The Interior measure's popularity was due partly to the new land program. It would set aside $1.6 billion this year - more than double last year's total - and up to $12 billion over the next six years for buying federal, state and local park lands, maintaining existing parks, wildlife protection and other initiatives.

Opponents included conservatives, who said people might be forced to sell land to the government, as well as liberals, who argued the measure was too timid. In May, the House approved a 15-year version of the measure that guaranteed that $45 billion would be spent for conservation, but that bill stalled in the Senate.

The Interior measure also provided $105 million for the often-controversial National Endowment for the Arts - a $7 million boost that was the agency's first significant budget increase since Republicans took over Congress in 1995.

The overall bill was the latest example of how, with massive federal surpluses, lawmakers have been bidding up the cost of spending measures in their rush to make compromises and go home for re-election campaigns.

The bill's $18.8 billion total was at least $3 billion bigger than earlier House and Senate versions of the measure, and $2.5 billion more than Clinton sought. Even so, Republicans continued to blame him.

''We're working all day long, 24/7, to hold back these demands,'' House Majority Whip Tom DeLay, R-Texas, said of lawmakers' spending requests. ''That's why it's so frustrating when he comes back and asks even more.''

The Interior bill also included $348 million for the Internal Revenue Service, counterterrorism, and other programs that Clinton was seeking. That money is aimed at allowing Senate passage, and Clinton's approval, of a separate $33 billion bill financing the Treasury Department and Congress' own operations.

The transportation bill, which Congress hopes to approve this week with Clinton's support, follows the same pattern. Its $58 billion exceeded Clinton's request by $3.3 billion and was larger than what the House and Senate initially approved.

The compromise included $1.4 billion for ''miscellaneous highways'' and $720 million more for a Federal Highway Administration ''emergency relief program'' that were not in the earlier versions.
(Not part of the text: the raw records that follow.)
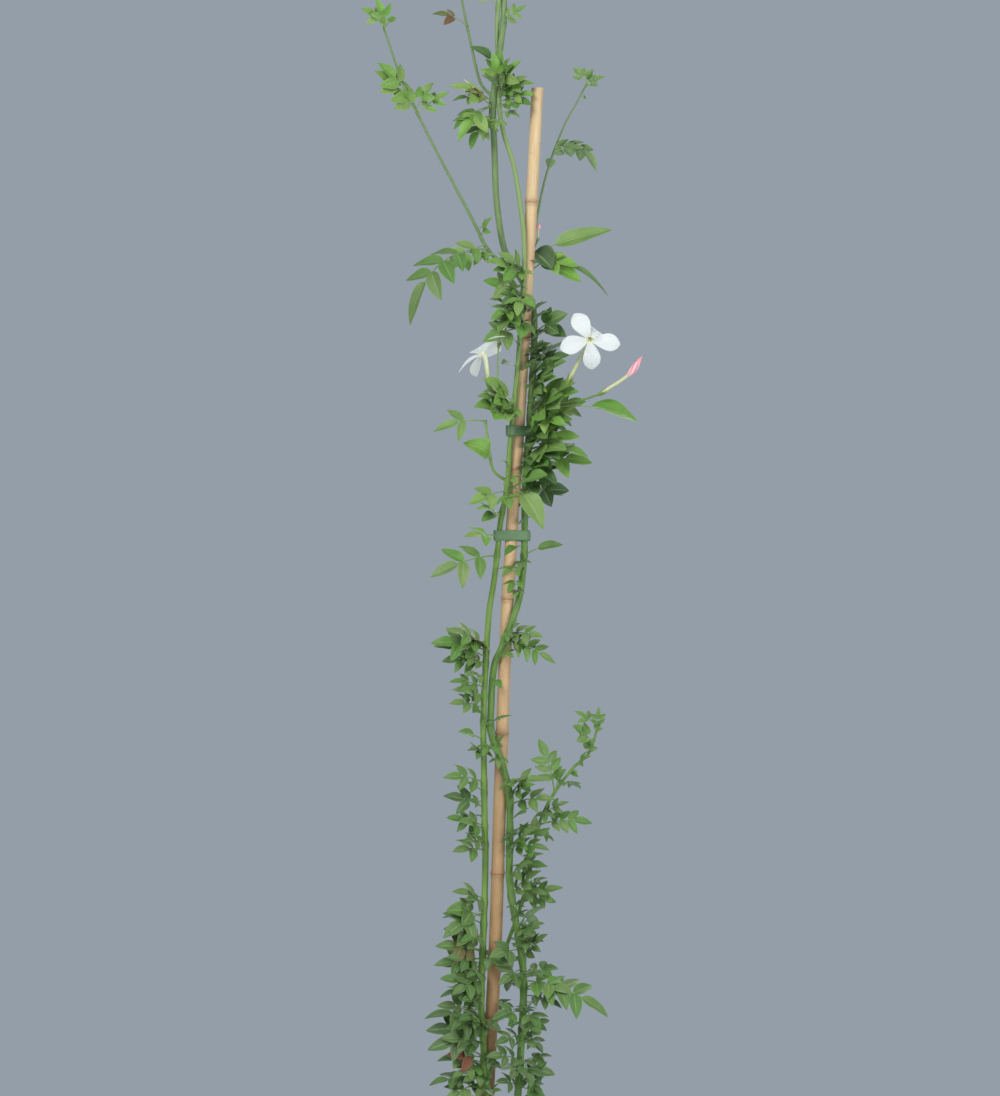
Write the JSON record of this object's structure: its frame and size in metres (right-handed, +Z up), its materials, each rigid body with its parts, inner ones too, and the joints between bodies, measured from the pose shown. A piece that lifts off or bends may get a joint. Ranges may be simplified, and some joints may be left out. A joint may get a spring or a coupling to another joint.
{
  "type": "potted spanish jasmine",
  "caption": "Climbing jasmine in a round nursery pot, tied up a tall bamboo cane, with pinnate leaves, star-shaped white flowers and a pink bud.",
  "frame": {"origin": "centre of the pot's underside, where the pot stands on its surface", "axes": "+Z up the plant, the front seen looking along +Y, +X to the right"},
  "size_m": [0.1902, 0.17, 1.03],
  "materials": {
    "pot_plastic": "matte",
    "compost": "matte",
    "bamboo": "satin",
    "foliage": "satin",
    "petal": "matte",
    "bud": "matte",
    "tie_tape": "satin"
  },
  "bodies": {
    "root": {"pot": "pot_plastic", "compost": "compost", "cane": "bamboo", "right_stem": "foliage", "left_stem": "foliage", "low_stem": "foliage", "right_flower": "petal", "left_flower": "petal", "bud": "bud", "tie_1": "tie_tape", "tie_2": "tie_tape"}
  },
  "joints": []
}
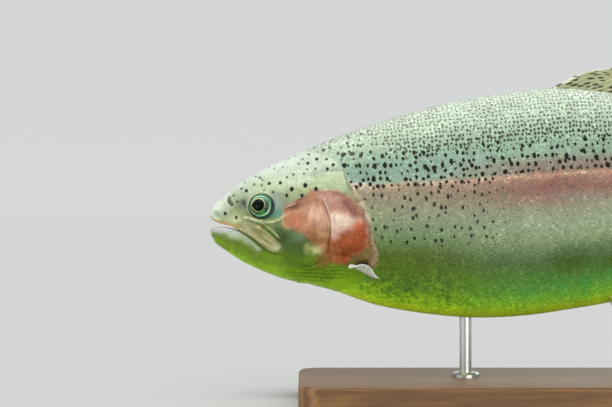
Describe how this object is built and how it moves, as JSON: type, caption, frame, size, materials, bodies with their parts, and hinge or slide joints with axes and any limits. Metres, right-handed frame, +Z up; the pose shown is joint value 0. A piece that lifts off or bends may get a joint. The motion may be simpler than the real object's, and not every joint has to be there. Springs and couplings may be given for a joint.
{
  "type": "rainbow trout",
  "caption": "Life-size still model of an adult rainbow trout, swimming with its head a little down and its tail swept to one side, held over a flat board by short rods.",
  "frame": {"origin": "middle of the underside of the display board, below the fish's middle", "axes": "+X from the snout towards the tail, +Y to the fish's right, +Z up"},
  "size_m": [0.4993, 0.1416, 0.1969],
  "materials": {
    "skin": "painted cast, silvery green with fine scales",
    "gill_skin": "painted cast, rosy and pearly",
    "fin": "painted cast, olive with dark spots",
    "eye": "polished dark eye with a green iris",
    "wood": "satin oiled board",
    "steel": "satin rod"
  },
  "bodies": {
    "root": {"head": "skin", "lower_jaw": "skin", "maxilla_left": "skin", "maxilla_right": "skin", "gill_cover_left": "gill_skin", "gill_cover_right": "gill_skin", "trunk_front": "skin", "trunk_rear": "skin", "tail_stalk": "skin", "eye_left": "eye", "eye_right": "eye", "dorsal_fin": "fin", "adipose_fin": "fin", "anal_fin": "fin", "tail_fin": "fin", "pectoral_fin_left": "fin", "pectoral_fin_right": "fin", "pelvic_fin_left": "fin", "pelvic_fin_right": "fin", "stand_board": "wood", "stand_rod_front": "steel", "stand_rod_rear": "steel"}
  },
  "joints": []
}
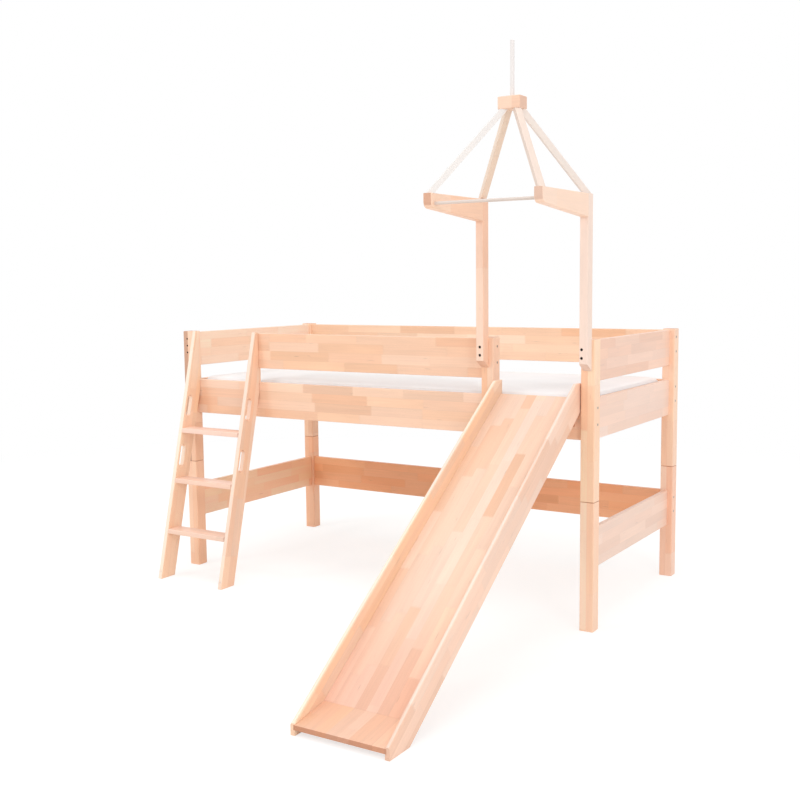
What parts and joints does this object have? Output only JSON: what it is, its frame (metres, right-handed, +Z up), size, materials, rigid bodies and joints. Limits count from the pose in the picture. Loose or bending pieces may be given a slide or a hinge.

Each of the three other bills Congress has sent Clinton - financing the Pentagon, military construction, and energy and water projects - have exceeded the president's spending requests, by a total of $4.4 billion.

Clinton has promised to veto the energy-water bill because it would scuttle administration plans to ease controlled flows on the Missouri Rivers, a fight pitting environmental advocates against downstream commercial interests.

The transportation measure would penalize states that don't enact a 0.08 percent blood-alcohol level as the standard for drunken driving. If any of the 32 states that have a more lenient 0.10 percent level don't adopt the stricter standard, they would lose up to 8 percent of their federal highway aid by 2007.

The bill would also block the administration from issuing new rules this year to reduce the number of hours truckers may drive daily. The administration wanted to reduce the maximum number of daily driving hours from 16 to 12.

Meanwhile, with a measure that has kept agencies open for the first six days of fiscal 2001 about to expire, the House voted 415-1 to extend that through Oct. 14. Its approval by the Senate and signature by Clinton is considered certain.